EXERCISE REQUIREMENTS
Look through the data below. Show each line where the string "bodies" occurs.

DATASET EXTRACT
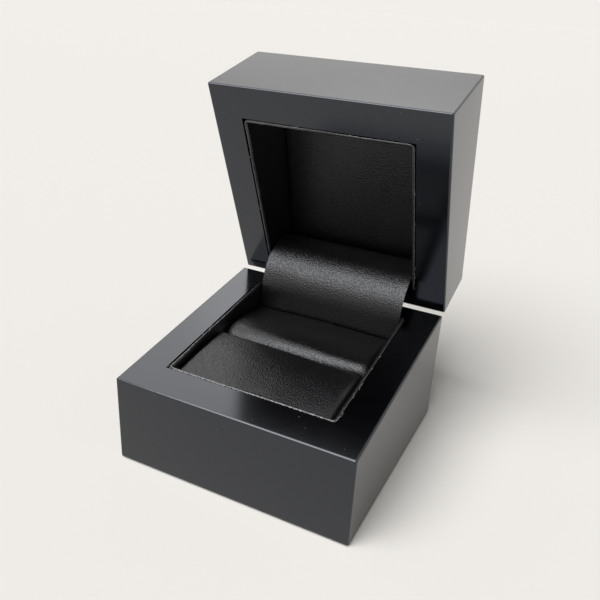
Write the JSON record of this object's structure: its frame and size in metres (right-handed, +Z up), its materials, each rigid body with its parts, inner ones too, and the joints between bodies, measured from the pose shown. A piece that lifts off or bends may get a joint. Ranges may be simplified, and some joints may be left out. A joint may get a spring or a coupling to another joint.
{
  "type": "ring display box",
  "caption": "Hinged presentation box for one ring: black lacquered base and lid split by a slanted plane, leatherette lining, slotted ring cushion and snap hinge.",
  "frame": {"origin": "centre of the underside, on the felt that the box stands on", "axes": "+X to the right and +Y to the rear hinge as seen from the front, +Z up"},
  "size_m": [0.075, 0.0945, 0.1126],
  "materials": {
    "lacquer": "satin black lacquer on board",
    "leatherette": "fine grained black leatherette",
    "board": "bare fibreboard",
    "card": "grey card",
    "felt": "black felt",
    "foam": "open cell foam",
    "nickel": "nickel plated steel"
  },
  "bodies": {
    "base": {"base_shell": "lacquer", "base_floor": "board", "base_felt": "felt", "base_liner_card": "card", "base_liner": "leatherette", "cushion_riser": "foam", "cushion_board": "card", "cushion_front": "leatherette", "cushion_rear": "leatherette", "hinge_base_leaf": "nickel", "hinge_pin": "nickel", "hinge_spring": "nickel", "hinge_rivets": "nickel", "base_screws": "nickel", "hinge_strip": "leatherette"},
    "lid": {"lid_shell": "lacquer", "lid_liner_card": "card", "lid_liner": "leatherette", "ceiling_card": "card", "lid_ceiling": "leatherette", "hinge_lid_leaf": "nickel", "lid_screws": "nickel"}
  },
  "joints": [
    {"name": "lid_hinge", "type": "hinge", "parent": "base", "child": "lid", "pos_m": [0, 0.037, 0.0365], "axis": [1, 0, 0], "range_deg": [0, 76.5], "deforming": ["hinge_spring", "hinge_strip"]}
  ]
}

PROBLEM SOLUTION
Write the JSON record of this object's structure: its frame and size in metres (right-handed, +Z up), its materials, each rigid body with its parts, inner ones too, and the joints between bodies, measured from the pose shown. A piece that lifts off or bends may get a joint. Ranges may be simplified, and some joints may be left out. A joint may get a spring or a coupling to another joint.
  "bodies": {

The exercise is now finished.